What is “permanently wounded”? Something like a leg blown off - not fatal but disabling?
Yes, some form of injury that makes them unfit for further military service. (It doesn’t take a lost limb to make it impractical for someone to perform combat duties.)
Captured or defected would presumably also count as permanent casualties. There have been a good number of both of those.
Good news: "Turkey’s Erdogan gives green light to Sweden NATO bill
Turkish President Recep Tayyip Erdogan has submitted a bill to parliament to approve Sweden’s application to join NATO.
The move brings a long-running diplomatic saga one step closer to a resolution.
Sweden had applied together with Finland for NATO membership in May 2022 in the aftermath of Russia’s full-blown invasion of Ukraine.
However, Turkey blocked Sweden’s accession to NATO for months but ended its opposition at a NATO summit in Vilnius in July."
Ukraine: Kyiv said it stopped Russian drone strike on Odesa – DW – 10/23/2023 Third headline down.
Russian Air Force losing the duel with their own air defense.
One of many tidbits. "The two incidents represent a serial failure of either the Su-35’s sistema svoi-chuzhoi (IFF) that is produced by the Russian Central Scientific Research Institute of Economics, Informatics and Control Systems (TsNII EISU), or the inability by Russia’s VKS and its air defense units to effectively process the signals emitted by the unit.
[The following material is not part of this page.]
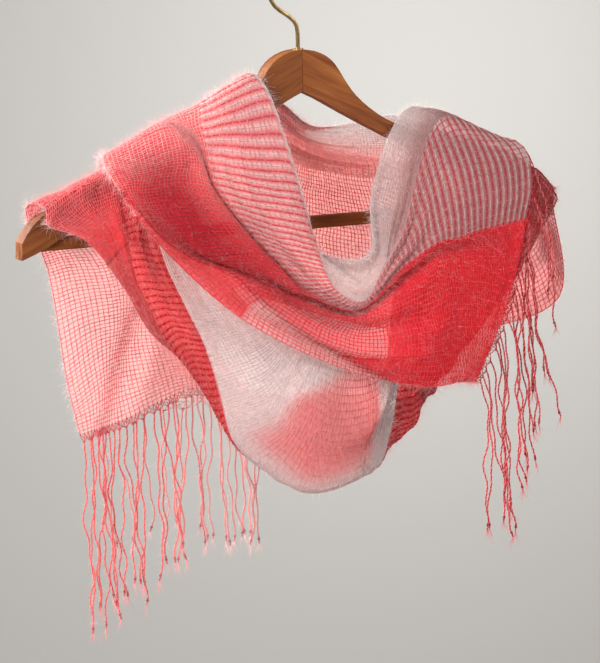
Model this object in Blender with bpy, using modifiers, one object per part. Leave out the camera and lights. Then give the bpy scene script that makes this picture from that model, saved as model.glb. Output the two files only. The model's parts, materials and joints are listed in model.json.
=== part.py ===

Attempts by Breaking Defense to contact the institute revealed that the institute’s website has been shuttered and that its facilities have been closed down as part of bankruptcy proceedings."
Kind of critical for an aircraft to be able to identify itself to the air defense people.
They probably went bankrupt just making the signs for the building.
In the spirit of nitpicking, the Vulcans refueled on Ascension Island on the way. But yes, 11 tanker planes were required for the trip.
Nitpick to my own link: this is no longer the longest bombing run in history, the US beat them during Desert Storm flying out of Diego Garcia.